The user then goes to a participating ATM machine, selects a mobile tab and waits for a QR code to appear. The customer scans that code with a smartphone, signaling the ATM to dispense cash through an encrypted cloud connection.

Gardener said the solution is a substantial improvement over others that require users to get a one-time-use code on their smartphone and key it into an ATM with other user credentials. The Paydiant solution is more secure, he said, and eliminates "shoulder surfing" — someone looking over the user's shoulder to observe log-in information — and PIN skimming.

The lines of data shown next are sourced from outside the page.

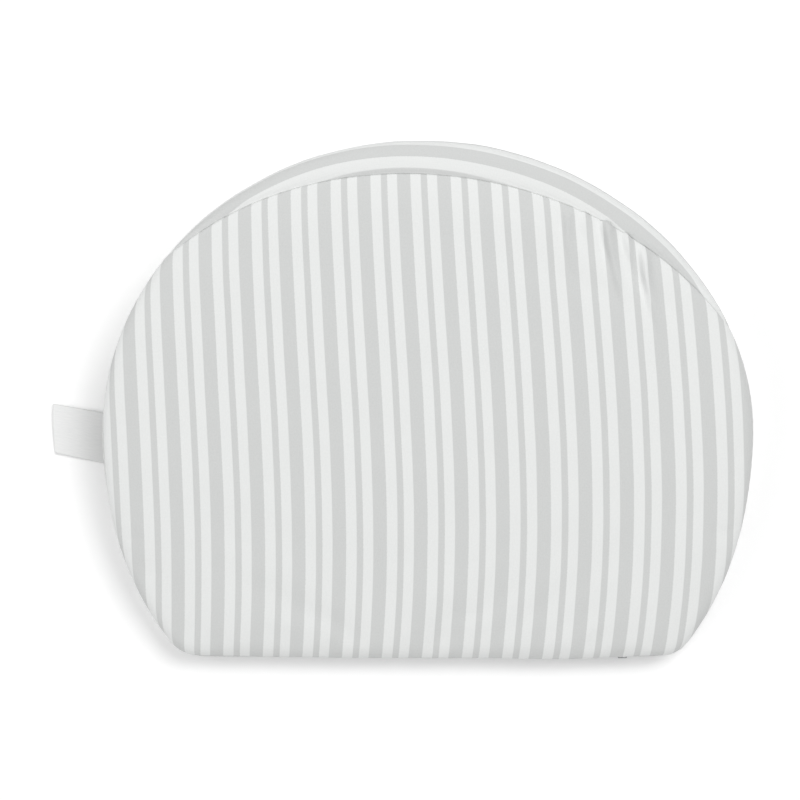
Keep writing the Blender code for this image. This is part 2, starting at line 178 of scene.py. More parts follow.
def filled(ring):
    """A square grid of plan points inside a ring of stations, each the mean of its neighbours."""
    n = side_count
    ring = np.vstack([ring, ring[:1]])
    grid = np.zeros((n + 1, n + 1, ring.shape[1]))
    grid[:, n] = ring[:n + 1]
    grid[n, ::-1] = ring[n:2 * n + 1]
    grid[::-1, 0] = ring[2 * n:3 * n + 1]
    grid[0, :] = ring[3 * n:4 * n + 1]
    share = np.linspace(0, 1, n + 1)[:, None]
    for i in range(1, n):
        grid[i, 1:-1] = (grid[i, 0] + (grid[i, n] - grid[i, 0]) * share)[1:-1]
    for _ in range(600):
        grid[1:-1, 1:-1] = (grid[:-2, 1:-1] + grid[2:, 1:-1] + grid[1:-1, :-2] + grid[1:-1, 2:]) / 4
    return grid


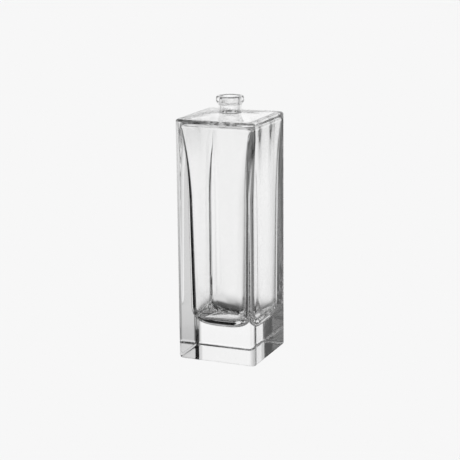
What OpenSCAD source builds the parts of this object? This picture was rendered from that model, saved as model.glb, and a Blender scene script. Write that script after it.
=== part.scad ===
// Square aftershave bottle of clear moulded glass with a crimp neck finish.
// Millimetres. +Z is up, and the origin is the middle of the base on the surface it stands on.

/* [Body] */
// Width of each of the four sides
body_w = 45.5; // [42:0.5:52]
// Height of the square body at its top edges
body_h = 132.5; // [100:0.5:150]
// Radius of the four vertical edges
edge_r = 3; // [2.8:0.1:6]
// Radius of the heel, round the base
heel_r = 1.4; // [0.6:0.1:2]
// Radius of the top edges
shoulder_r = 1.6; // [1:0.1:2.6]
// Rise of the crowned top from its edges to the neck
crown_rise = 1.6; // [1.4:0.1:4]
// Fullness of the crown
crown_power = 1.5; // [1.2:0.1:3]

/* [Neck] */
// Outer diameter of the neck, below the bead
neck_d = 12.4; // [11.6:0.1:12.8]
// Diameter of the bore
bore_d = 9.4; // [8.6:0.1:9.8]
// Height of the rim above the crown
neck_h = 8.9; // [8:0.1:12]
// Outer diameter of the bead that a pump is crimped under
bead_d = 15; // [14.8:0.1:15.2]
// Height of the bead, with its sloping underside
bead_h = 4.6; // [4.2:0.1:5.2]
// Height of that underside
under_h = 1.5; // [1:0.1:2]
// Rounding of the bead's top edge
bead_top_r = 1; // [0.4:0.1:1.1]
// Rounding of the bead's lower edge
bead_low_r = 0.9; // [0.3:0.1:1]
// Rounding of the rim's inner edge
lip_r = 0.7; // [0.3:0.1:0.8]
// Fillet where the neck meets the crown
neck_fillet = 0.4; // [0.2:0.1:1]

/* [Inside] */
// Side wall at mid height
wall = 4.9; // [4:0.1:8]
// Side wall at its thinnest, just under the shoulder
wall_top = 2.9; // [2:0.1:4]
// Glass that the walls gain from mid height down to the floor
wall_draft = 0.5; // [0:0.1:1.5]
// Size of the inside's vertical corners at mid height
corner_r = 6.6; // [3:0.1:8]
// Size of the inside's vertical corners under the shoulder
corner_top_r = 1.5; // [1:0.1:5]
// Size that the corners gain from mid height down to the floor
corner_draft = 1.3; // [0:0.1:1.5]
// Squareness of those corners, 2 for a round corner
corner_squareness = 2.45; // [2:0.05:3]
// Height below the top edges at which the walls start to thin
flare_h = 43; // [25:1:60]
// Sharpness of that thinning
flare_power = 2.4; // [1.5:0.1:4]
// Sharpness with which the corners tighten towards the shoulder
corner_power = 1.1; // [1:0.1:4]
// Thickness of the glass under the middle of the floor
base_t = 17.5; // [12:0.5:24]
// Height of the bowl-shaped floor, up to the straight walls
bowl_h = 13.4; // [6:0.1:16]
// Squareness of the bowl, 2 for a round one
bowl_squareness = 3.1; // [2:0.1:4]
// Thickness of the glass under the top edges
roof_t = 2.5; // [2.4:0.1:4]
// Radius between the inside's walls and roof
roof_r = 2; // [1:0.1:3]
// Rise of the roof from its edges to the throat
roof_rise = 1.8; // [1:0.1:2]
// Rounding between the bore and the roof
throat_r = 1.3; // [0.6:0.1:1.4]

/* [Hidden] */
// Fineness of exact round shapes
$fn = 96;
// Steps round each corner of a section, and along each rounding
corner_steps = 10;
round_steps = 7;
// Steps up the straight, flared, crowned and bowl-shaped stretches
wall_steps = 5;
flare_steps = 16;
crown_steps = 10;
bowl_steps = 14;
// How far a shape runs into its neighbour so that the two join
bite = 0.2;
// How soon the crown and the roof turn from the square into the round neck, 1 for evenly
crown_round = 3;
roof_round = 3;
// How far the middle of the bowl turns into a circle, 0 for not at all
bowl_round = 0.65;
// Fullness of the roof, and the size of its corners at its edges
roof_power = 1.35;
roof_corner_r = 3.6;
// Rounding under the bead, where it meets the neck
under_r = 0.7;

half_w = body_w / 2;
crown_z = body_h + crown_rise;
rim_z = crown_z + neck_h;
bead_z = rim_z - bead_h;
neck_r = neck_d / 2;
bore_r = bore_d / 2;
bead_r = bead_d / 2;
flare_z = body_h - flare_h;
roof_z = body_h - roof_t;
wall_low_z = base_t + bowl_h;
wall_high_z = roof_z - roof_r;
throat_z = roof_z + roof_rise;

function mix(a, b, t) = a + (b - a) * t;

// A power that keeps the sign of its base
function signed_pow(v, p) = sign(v) * pow(abs(v), p);

// A ring of points round a square with rounded corners. A section is
// [height, half width, corner size, squareness of the corners, how far it has turned into a circle]
function ring(s) = [
    for (k = [0:3], i = [0:corner_steps])
        let (inner = s[1] - s[2],
             turn = 90 * k + 90 * i / corner_steps,
             even = 90 * k + 90 * (i + 0.5) / (corner_steps + 1),
             x = inner * sign(cos(90 * k + 45)) + s[2] * signed_pow(cos(turn), 2 / s[3]),
             y = inner * sign(sin(90 * k + 45)) + s[2] * signed_pow(sin(turn), 2 / s[3]))
        [mix(x, s[1] * cos(even), s[4]), mix(y, s[1] * sin(even), s[4]), s[0]]
];

// A closed solid through a stack of rings, from the lowest to the highest
module loft(sections) {
    n = 4 * (corner_steps + 1);
    last = len(sections) - 1;
    polyhedron(
        points = [for (s = sections) each ring(s)],
        faces = concat(
            [[for (i = [0:n - 1]) i]],
            [for (j = [0:last - 1], i = [0:n - 1])
                let (m = (i + 1) % n)
                [j * n + i, (j + 1) * n + i, (j + 1) * n + m, j * n + m]],
            [[for (i = [n - 1:-1:0]) last * n + i]]
        ),
        convexity = 6
    );
}

// Outside of the body: heel, upright sides, shoulder and crown
neck_foot_r = neck_r + neck_fillet + bite;
shoulder_slope = atan(crown_power * crown_rise / (half_w - shoulder_r - neck_foot_r));
heel_sections = [
    for (i = [0:round_steps])
        let (a = 90 * i / round_steps, inset = heel_r * (1 - sin(a)))
        [heel_r * (1 - cos(a)), half_w - inset, edge_r - inset, 2, 0]
];
shoulder_sections = [
    for (i = [0:round_steps])
        let (a = (90 - shoulder_slope) * i / round_steps, inset = shoulder_r * (1 - cos(a)))
        [body_h - shoulder_r * (1 - sin(a)), half_w - inset, edge_r - inset, 2, 0]
];
edge = shoulder_sections[round_steps];
crown_sections = [
    for (i = [1:crown_steps])
        let (t = i / crown_steps, half = mix(edge[1], neck_foot_r, t))
        [mix(edge[0], crown_z, 1 - pow(1 - t, crown_power)),
         half, edge[2] * half / edge[1], 2, 1 - pow(1 - t, crown_round)]
];

// A section of the inside's walls at a height: they flare out above, and gain glass below
function flare(z) = max(0, (z - flare_z) / (wall_high_z - flare_z));
function draft(z) = max(0, (flare_z - z) / (flare_z - wall_low_z));
function wall_section(z) =
    [z,
     half_w - mix(wall, wall_top, pow(flare(z), flare_power)) - wall_draft * draft(z),
     mix(corner_r, corner_top_r, pow(flare(z), corner_power)) + corner_draft * draft(z),
     corner_squareness,
     0];

// The inside: bowl-shaped floor, walls, and the roof, which turns from the square into the throat
low = wall_section(wall_low_z);
bowl_sections = [
    for (i = [1:bowl_steps])
        let (a = 90 * i / bowl_steps, size = pow(sin(a), 2 / bowl_squareness))
        [wall_low_z - bowl_h * pow(cos(a), 2 / bowl_squareness),
         low[1] * size, low[2] * size, low[3], bowl_round * (1 - pow(size, 2))]
];
wall_sections = concat(
    [for (i = [1:wall_steps]) wall_section(mix(wall_low_z, flare_z, i / wall_steps))],
    [for (i = [1:flare_steps]) wall_section(mix(flare_z, wall_high_z, i / flare_steps))]
);
high = wall_section(wall_high_z);
roof_edge_sections = [
    for (i = [1:round_steps])
        let (t = i / round_steps, inset = roof_r * (1 - cos(90 * t)))
        [wall_high_z + roof_r * sin(90 * t), high[1] - inset,
         mix(high[2], roof_corner_r, t), mix(high[3], 2, t), 0]
];
roof_half = high[1] - roof_r;
throat_foot_r = bore_r + throat_r + bite;
roof_sections = [
    for (i = [1:crown_steps])
        let (t = 1 - i / crown_steps, half = mix(throat_foot_r, roof_half, t))
        [roof_z + roof_rise * (1 - pow(t, roof_power)),
         half, roof_corner_r * half / roof_half, 2, 1 - pow(t, roof_round)]
];

module inside() {
    loft(concat(bowl_sections, wall_sections, roof_edge_sections, roof_sections));
}

// The rounding of one corner of an outline, between the straight from a and the straight to b
function rounding(a, corner, b, r) =
    let (back = (a - corner) / norm(a - corner),
         ahead = (b - corner) / norm(b - corner),
         half = acos(back * ahead) / 2,
         middle = corner + (back + ahead) / norm(back + ahead) * r / sin(half),
         first = corner + back * r / tan(half) - middle,
         last = corner + ahead * r / tan(half) - middle,
         start = atan2(first.y, first.x),
         turn = (atan2(last.y, last.x) - start + 540) % 360 - 180)
    [for (i = [0:round_steps])
        let (angle = start + turn * i / round_steps)
        middle + r * [cos(angle), sin(angle)]];

// An outline with some of its corners rounded
function rounded(points, radii) = [
    for (i = [0:len(points) - 1])
        each radii[i] == 0
            ? [points[i]]
            : rounding(points[i - 1], points[i], points[i + 1], radii[i])
];

// The neck and its bead, as a solid of revolution whose foot is sunk in the crown
module neck() {
    foot_r = neck_foot_r - bite / 2;
    rotate_extrude()
        polygon(rounded(
            [[0, crown_z - bite], [foot_r, crown_z - bite], [foot_r, crown_z], [neck_r, crown_z],
             [neck_r, bead_z], [bead_r, bead_z + under_h], [bead_r, rim_z], [0, rim_z]],
            [0, 0, 0, neck_fillet, under_r, bead_low_r, bead_top_r, 0]
        ));
}

// The bore, which opens at the rounded lip above and at the rounded throat below
module bore() {
    foot_r = throat_foot_r - bite / 2;
    lip_foot_r = bore_r + lip_r + bite;
    top_z = rim_z + bite;
    rotate_extrude()
        polygon(rounded(
            [[0, throat_z - bite], [foot_r, throat_z - bite], [foot_r, throat_z], [bore_r, throat_z],
             [bore_r, rim_z], [lip_foot_r, rim_z], [lip_foot_r, top_z], [0, top_z]],
            [0, 0, 0, throat_r, lip_r, 0, 0, 0]
        ));
}

module glass_bottle() {
    color([0.88, 0.90, 0.90, 0.35])
        difference() {
            union() {
                loft(concat(heel_sections, shoulder_sections, crown_sections));
                neck();
            }
            inside();
            bore();
        }
}

glass_bottle();
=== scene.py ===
import math

import bpy
import numpy as np
from mathutils import Matrix, Vector


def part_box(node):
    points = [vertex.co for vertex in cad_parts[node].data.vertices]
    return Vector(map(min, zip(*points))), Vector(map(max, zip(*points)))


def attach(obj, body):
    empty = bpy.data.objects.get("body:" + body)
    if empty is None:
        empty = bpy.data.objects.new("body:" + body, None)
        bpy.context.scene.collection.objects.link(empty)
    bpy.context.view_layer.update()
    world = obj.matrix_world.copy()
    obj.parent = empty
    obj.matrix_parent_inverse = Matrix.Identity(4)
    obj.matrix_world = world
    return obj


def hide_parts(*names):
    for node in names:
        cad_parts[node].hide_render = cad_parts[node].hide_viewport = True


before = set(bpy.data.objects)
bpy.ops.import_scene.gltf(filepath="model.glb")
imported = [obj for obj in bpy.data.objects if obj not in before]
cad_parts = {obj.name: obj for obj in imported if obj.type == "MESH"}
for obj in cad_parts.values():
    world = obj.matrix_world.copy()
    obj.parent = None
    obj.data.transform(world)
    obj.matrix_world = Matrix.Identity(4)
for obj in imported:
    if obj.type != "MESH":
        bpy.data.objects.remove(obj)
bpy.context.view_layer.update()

# A square bottle of clear moulded glass on a pale light table. Lengths in metres, +Z up.

# ---------------------------------------------------------------- sizes
MM = 0.001
low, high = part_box("glass_bottle")
HALF_W = (high.x - low.x) / 2
RIM_Z = high.z

# The outside, as in the CAD model
EDGE_R = 3.0 * MM
HEEL_R = 1.4 * MM
SHOULDER_R = 1.6 * MM
CROWN_RISE = 1.6 * MM
CROWN_POWER = 1.5
CROWN_ROUND = 3.0
NECK_H = 8.9 * MM
NECK_R = 6.2 * MM
NECK_FILLET = 0.4 * MM
BEAD_R = 7.5 * MM
BEAD_H = 4.6 * MM
BEAD_UNDER_H = 1.5 * MM
BEAD_UNDER_R = 0.7 * MM
BEAD_TOP_R = 1.0 * MM
BEAD_LOW_R = 0.9 * MM
BORE_R = 4.7 * MM
LIP_R = 0.7 * MM
CROWN_Z = RIM_Z - NECK_H
BODY_H = CROWN_Z - CROWN_RISE
BEAD_Z = RIM_Z - BEAD_H

# The inside
WALL = 4.9 * MM
WALL_TOP = 2.9 * MM
WALL_DRAFT = 0.5 * MM
CORNER_R = 6.6 * MM
CORNER_TOP_R = 1.5 * MM
CORNER_DRAFT = 1.3 * MM
CORNER_POWER = 1.1
CORNER_SQUARENESS = 2.45
FLARE_H = 43 * MM
FLARE_POWER = 2.4
BASE_T = 17.5 * MM
BOWL_H = 13.4 * MM
BOWL_SQUARENESS = 3.1
BOWL_ROUND = 0.65
ROOF_T = 2.5 * MM
ROOF_R = 2.0 * MM
ROOF_CORNER_R = 3.6 * MM
ROOF_RISE = 1.8 * MM
ROOF_POWER = 1.35
ROOF_ROUND = 3.0
THROAT_R = 1.3 * MM
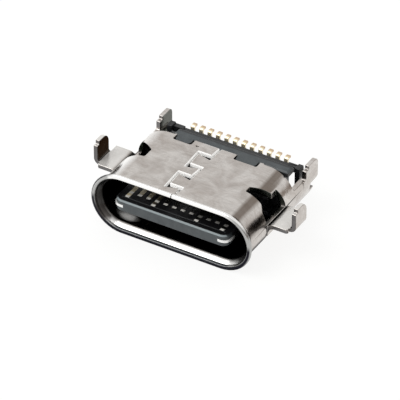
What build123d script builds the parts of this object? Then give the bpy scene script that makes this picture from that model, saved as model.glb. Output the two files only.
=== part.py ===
from build123d import *
import os

# A reversible 24-contact receptacle for a board with a cut-out, lying with its board side up.
# While it is built, y = 0 is the mouth and z = 0 is the middle of the tongue. +Y runs back into
# the receptacle, +Z points to the board side, and the last step moves the part onto its base.

# Shell: one folded steel sheet round the mating cavity
CAVITY_WIDTH = 8.34
CAVITY_HEIGHT = 2.56
SHEET = 0.25
LIP_FLARE = 0.23
LIP_LAND = 0.16
LIP_RUN = 0.46
LIP_ROUND = 0.11
LIP_SWEEP_RADIUS = 0.25
ROOF_BEHIND_TONGUE = 0.51
ROOF_HALF_WIDTH = 2.60
SHOULDER_SETBACK = 0.06
FLOOR_BEHIND_ROOF = 1.94
WALL_TOP = 0.48
WALL_FILLET = 0.15
WALL_NOTCH_LENGTH = 0.40
WALL_NOTCH_BOTTOM = -0.40

# Dovetail seam in the roof
SEAM_GAP = 0.09
SEAM_MOUTH_GAP = 0.03
SEAM_RIGHT = 0.03
SEAM_LEFT = -0.75
SEAM_LEAN = 0.03
SEAM_FIRST = 1.15
SEAM_RIGHT_TOOTH = 1.10
SEAM_LEFT_TOOTH = 0.87
SEAM_CROWNS = 4
CROWN_GAP_TIP = 0.14
CROWN_GAP_ROOT = 0.36
SEAM_RELIEF = 0.10

# Coined dot on the roof
DOT_X = -1.09
DOT_SETBACK = 0.39
DOT_RADIUS = 0.07
DOT_DEPTH = 0.04

# Notches in the rear edge of the roof: centre and width of each
NOTCH_DEPTH = 0.46
LEFT_NOTCH_X = -1.96
LEFT_NOTCH_WIDTH = 1.07
RIGHT_NOTCH_X = 1.70
RIGHT_NOTCH_WIDTH = 1.35
NOTCH_ROUND = 0.10

# Front legs: each is cut from a side window, bent out flat and then up at its front part
WINDOW_SETBACK = 0.87
WINDOW_LENGTH = 1.97
WINDOW_TIP_X = 2.94
WINDOW_TIP_START = 0.41
WINDOW_TIP_LENGTH = 0.37
WINDOW_SHOULDER_X = 3.90
WINDOW_SHOULDER_STEP = 0.23
WINDOW_NECK_START = 0.32
WINDOW_NECK_LENGTH = 0.98
WINDOW_LEFT_EXTRA = 0.28
WINDOW_LEFT_NECK_EXTRA = 0.52
WINDOW_ROUND = 0.08
TAB_GAP = 0.04
TAB_TOP = 0.30
TAB_BEND = 0.40
TAB_OUTER_X = 5.55
TAB_CORNER = 0.08
EAR_OUTER_X = 5.90
EAR_BEND = 0.12
EAR_START = 0.28
EAR_LENGTH = 1.10
EAR_TOP = 1.42
EAR_ROUND = 0.50
EAR_NICK = 0.20
EAR_NICK_HEIGHT = 1.20

# Rear legs: flat posts that rise from the side walls
POST_OVERLAP = 0.85
POST_OVERHANG = 0.37
POST_FOOT = 0.02
POST_SHOULDER = 0.98
POST_STEP_LENGTH = 0.27
POST_TOP = 1.18
POST_ROUND = 0.28
POST_ROOT = 0.12

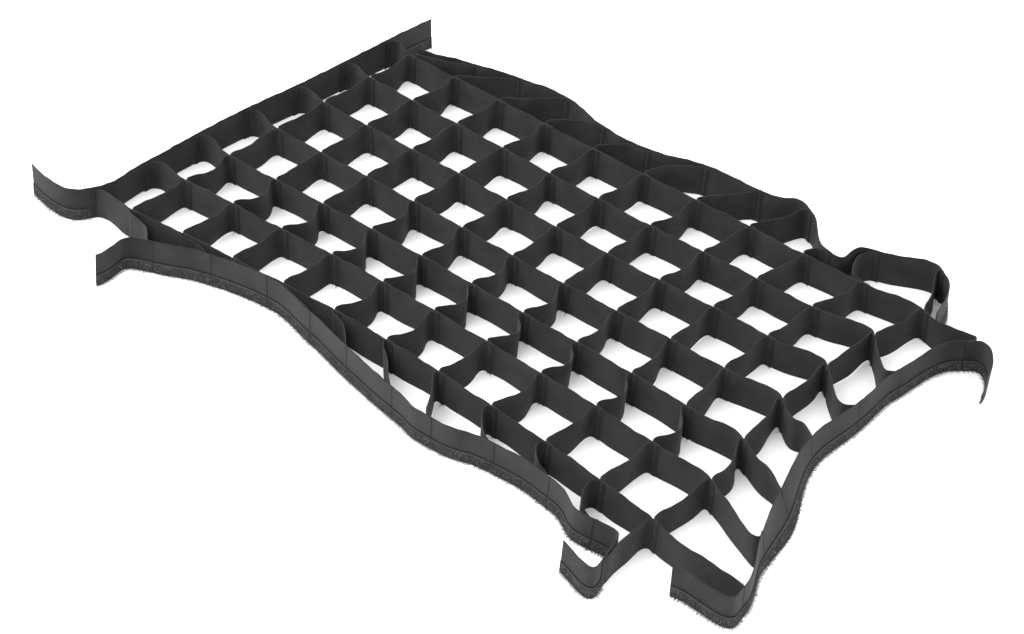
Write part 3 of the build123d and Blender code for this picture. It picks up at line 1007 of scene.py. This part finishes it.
class GRID_OT_sewing(bpy.types.Operator):
    """Sews the crossings: two rows of stitches on each side, and their cut ends"""
    bl_idname = "grid.sewing"
    bl_label = "Sewing"

    def execute(self, context):
        kit, sew = context.scene.grid_webbing, context.scene.grid_sewing
        material = finish_named("polyester_thread", sewing_thread)
        row_off, face = sew.row / MM, 1.5 * kit.thick / MM
        for row in range(1, ROWS):
            places, ahead, at, marked = strip_line(row)
            line = places, ahead, at, marked[1:-1]
            cloth = Cloth()
            seam_rows(cloth, line, (-face, face), (-row_off, row_off), STRIP_LOW + 1.5,
                      STRIP_HIGH - 1.5, 0.0)
            loose_ends(cloth, line, face, [-row_off, row_off], [STRIP_LOW + 1, STRIP_HIGH - 1], 0.0,
                       sew.tips, 40 + row)
            piece = cloth.make(f"long_strip_{row}_sewing", material)
            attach(piece, "grid")
            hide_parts(f"long_strip_{row}_stitching")
        return {"FINISHED"}


FLOOR_REACH = 40.0
LAMP_SIZE, LAMP_PLACE, LAMP_TURN = (2.4, 1.6), (-0.4, -1.6, 2.4), (34, 0, -14)
CAMERA_PLACE, CAMERA_TURN = (1.2840, -1.5924, 1.5459), (52.049, -2.483, 40.453)
FOCAL_LENGTH, SENSOR_WIDTH = 79.15, 36.0


class GRID_OT_stage(bpy.types.Operator):
    """Sets up the white floor, the studio light and the camera"""
    bl_idname = "grid.stage"
    bl_label = "Stage"

    def execute(self, context):
        kit = context.scene.grid_stage
        mesh = bpy.data.meshes.new("floor")
        far = FLOOR_REACH
        mesh.from_pydata([(-far, -far, 0), (far, -far, 0), (far, far, 0), (-far, far, 0)], [],
                         [(0, 1, 2, 3)])
        mesh.materials.append(finish_named("white_background_paper", paper_floor))
        floor = bpy.data.objects.new("floor", mesh)
        context.collection.objects.link(floor)
        world = bpy.data.worlds.new("white_dome")
        world.use_nodes = True
        sky = world.node_tree.nodes["Background"]
        sky.inputs["Color"].default_value = (1, 1, 1, 1)
        sky.inputs["Strength"].default_value = kit.dome
        context.scene.world = world
        lamp = bpy.data.lights.new("overhead_softbox", "AREA")
        lamp.shape, lamp.energy = "RECTANGLE", kit.key
        lamp.size, lamp.size_y = LAMP_SIZE
        light = bpy.data.objects.new("overhead_softbox", lamp)
        light.location = LAMP_PLACE
        light.rotation_euler = [radians(angle) for angle in LAMP_TURN]
        context.collection.objects.link(light)
        lens = bpy.data.cameras.new("camera")
        lens.lens, lens.sensor_width = FOCAL_LENGTH, SENSOR_WIDTH
        lens.clip_start, lens.clip_end = 0.05, 200
        camera = bpy.data.objects.new("camera", lens)
        camera.location = CAMERA_PLACE
        camera.rotation_euler = [radians(angle) for angle in CAMERA_TURN]
        context.collection.objects.link(camera)
        context.scene.camera = camera
        context.scene.view_settings.view_transform = "Standard"
        return {"FINISHED"}


class GRID_PT_panel(bpy.types.Panel):
    """Sizes, colours and pieces of the grid"""
    bl_idname = "GRID_PT_panel"
    bl_label = "Fabric grid"
    bl_space_type = "VIEW_3D"
    bl_region_type = "UI"
    bl_category = "Grid"

    def draw(self, context):
        for group in (context.scene.grid_webbing, context.scene.grid_tape,
                      context.scene.grid_sewing, context.scene.grid_stage):
            box = self.layout.box()
            for name in group.bl_rna.properties.keys():
                if name not in ("name", "rna_type"):
                    box.prop(group, name)
        for operator in OPERATORS:
            self.layout.operator(operator.bl_idname)


GROUPS = {"grid_webbing": GRID_PG_webbing, "grid_tape": GRID_PG_tape,
          "grid_sewing": GRID_PG_sewing, "grid_stage": GRID_PG_stage}
OPERATORS = (GRID_OT_long_strips, GRID_OT_cross_webs, GRID_OT_bands, GRID_OT_tails,
             GRID_OT_sewing, GRID_OT_stage)


def register():
    """Registers the classes and hangs each property group on the scene."""
    for made in (*GROUPS.values(), *OPERATORS, GRID_PT_panel):
        bpy.utils.register_class(made)
    for name, group in GROUPS.items():
        setattr(bpy.types.Scene, name, PointerProperty(type=group))


def unregister():
    """Takes the property groups and the classes away again."""
    for name in GROUPS:
        delattr(bpy.types.Scene, name)
    for made in (GRID_PT_panel, *reversed(OPERATORS), *GROUPS.values()):
        bpy.utils.unregister_class(made)


def main():
    register()
    for operator in OPERATORS:
        group, name = operator.bl_idname.split(".")
        getattr(getattr(bpy.ops, group), name)()
    bpy.context.view_layer.update()


if __name__ == "__main__":
    main()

The process is also faster than accessing an ATM via debit or credit card, he said — about 9 seconds compared to 20 seconds on average. "For consumers, it adds convenience and security," he said. "And it's a huge win for banks. It's yet another sticky feature in their mobile banking app," along with features such as remote check deposit and peer-to-peer payments.

The patent — U.S. Patent No. 8,632,000 — is Paydiant's second, following one granted in February 2013 for a mobile contactless payment and mobile wallet solution for conducting payments in-store, online and for pay-at-table transactions. That solution is currently deployed in partnership with prominent card-issuing banks, retailers, restaurants, merchant processors, debit/ATM networks and POS providers, Paydiant said in a news release.

Getting technology patented is important because it protects Paydiant and its customers from patent trolls, Gardener said. "We haven't had anyone balk at using the solution because it wasn't patented," he said, "but it's another layer of protection. It gives our customers some peace of mind."